Dataset entries
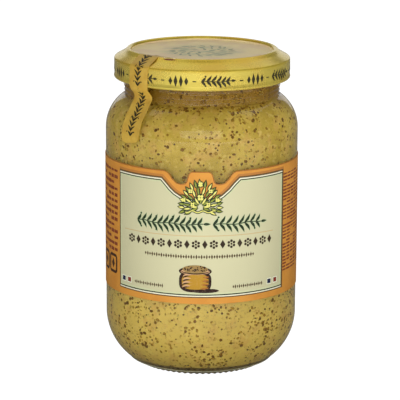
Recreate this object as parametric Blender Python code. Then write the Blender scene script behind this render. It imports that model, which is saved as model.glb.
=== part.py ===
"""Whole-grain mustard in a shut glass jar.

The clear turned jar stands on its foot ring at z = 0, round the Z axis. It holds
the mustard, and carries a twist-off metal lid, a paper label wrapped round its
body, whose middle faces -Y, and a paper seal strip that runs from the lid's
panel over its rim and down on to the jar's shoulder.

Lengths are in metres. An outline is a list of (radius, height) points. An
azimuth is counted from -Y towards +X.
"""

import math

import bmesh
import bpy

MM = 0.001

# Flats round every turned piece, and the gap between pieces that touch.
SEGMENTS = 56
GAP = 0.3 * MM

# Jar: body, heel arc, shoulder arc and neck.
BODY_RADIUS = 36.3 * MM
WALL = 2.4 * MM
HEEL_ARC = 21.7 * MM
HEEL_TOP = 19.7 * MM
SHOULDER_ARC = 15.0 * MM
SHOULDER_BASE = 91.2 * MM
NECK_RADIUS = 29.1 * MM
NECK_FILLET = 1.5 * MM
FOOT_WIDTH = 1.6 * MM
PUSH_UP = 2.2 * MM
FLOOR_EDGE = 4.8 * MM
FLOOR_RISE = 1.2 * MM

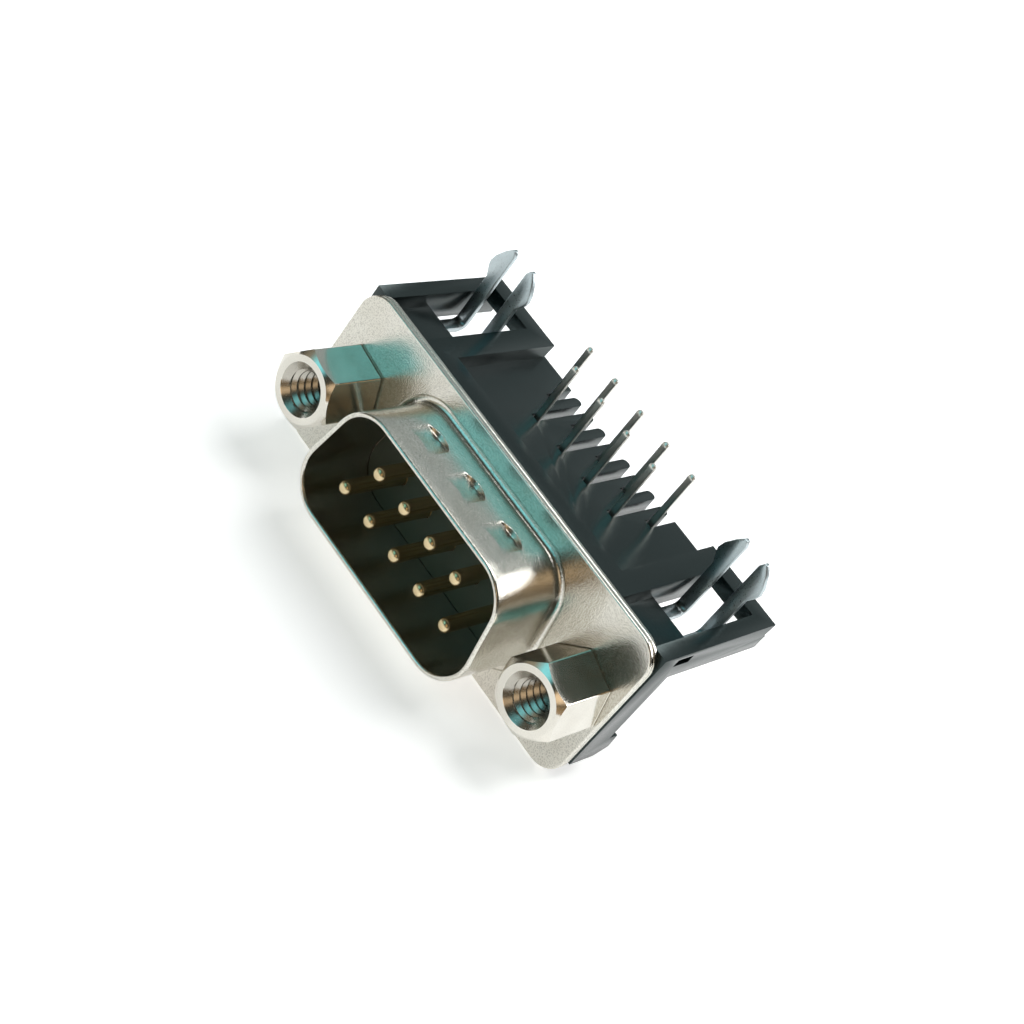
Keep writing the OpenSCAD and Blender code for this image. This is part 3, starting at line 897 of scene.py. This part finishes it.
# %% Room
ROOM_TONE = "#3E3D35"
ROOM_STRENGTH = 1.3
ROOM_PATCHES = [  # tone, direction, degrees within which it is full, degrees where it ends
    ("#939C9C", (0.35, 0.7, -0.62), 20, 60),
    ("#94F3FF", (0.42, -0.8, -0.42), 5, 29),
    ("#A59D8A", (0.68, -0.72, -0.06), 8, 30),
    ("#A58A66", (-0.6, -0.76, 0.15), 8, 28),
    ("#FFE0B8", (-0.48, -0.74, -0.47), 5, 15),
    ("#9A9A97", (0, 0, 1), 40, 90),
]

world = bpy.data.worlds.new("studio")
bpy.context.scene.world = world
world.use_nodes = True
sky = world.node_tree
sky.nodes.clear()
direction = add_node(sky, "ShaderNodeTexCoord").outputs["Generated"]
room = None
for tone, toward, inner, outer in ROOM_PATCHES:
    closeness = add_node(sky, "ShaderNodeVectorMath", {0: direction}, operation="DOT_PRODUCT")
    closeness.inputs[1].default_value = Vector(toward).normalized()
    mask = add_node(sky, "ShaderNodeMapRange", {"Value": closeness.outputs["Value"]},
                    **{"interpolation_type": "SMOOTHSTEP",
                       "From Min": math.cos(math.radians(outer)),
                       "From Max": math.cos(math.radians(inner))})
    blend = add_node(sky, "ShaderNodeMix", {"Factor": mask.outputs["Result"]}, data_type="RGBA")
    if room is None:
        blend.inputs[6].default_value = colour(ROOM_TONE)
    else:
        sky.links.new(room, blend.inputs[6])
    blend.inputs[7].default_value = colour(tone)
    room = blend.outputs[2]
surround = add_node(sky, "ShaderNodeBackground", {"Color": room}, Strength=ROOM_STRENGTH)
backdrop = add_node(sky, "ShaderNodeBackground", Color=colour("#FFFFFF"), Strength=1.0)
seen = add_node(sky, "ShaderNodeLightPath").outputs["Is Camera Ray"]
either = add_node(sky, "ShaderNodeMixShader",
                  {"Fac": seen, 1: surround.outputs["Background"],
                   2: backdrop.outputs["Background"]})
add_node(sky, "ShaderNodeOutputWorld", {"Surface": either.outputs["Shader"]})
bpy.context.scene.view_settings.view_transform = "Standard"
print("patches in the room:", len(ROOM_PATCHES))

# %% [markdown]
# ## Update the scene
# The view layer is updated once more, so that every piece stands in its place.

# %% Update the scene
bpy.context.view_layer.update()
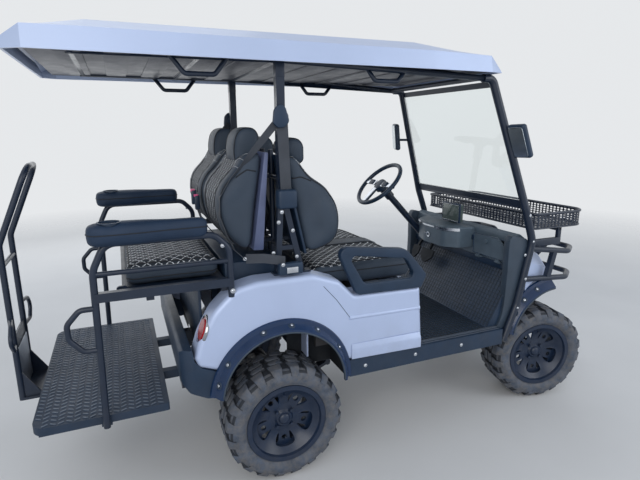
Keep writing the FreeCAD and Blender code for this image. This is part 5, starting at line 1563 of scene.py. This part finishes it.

#### [Written problem]
Copy all lines of the listing above that contain the string "writing".

#### [Answer to this task]
Keep writing the OpenSCAD and Blender code for this image. This is part 3, starting at line 897 of scene.py. This part finishes it.
Keep writing the FreeCAD and Blender code for this image. This is part 5, starting at line 1563 of scene.py. This part finishes it.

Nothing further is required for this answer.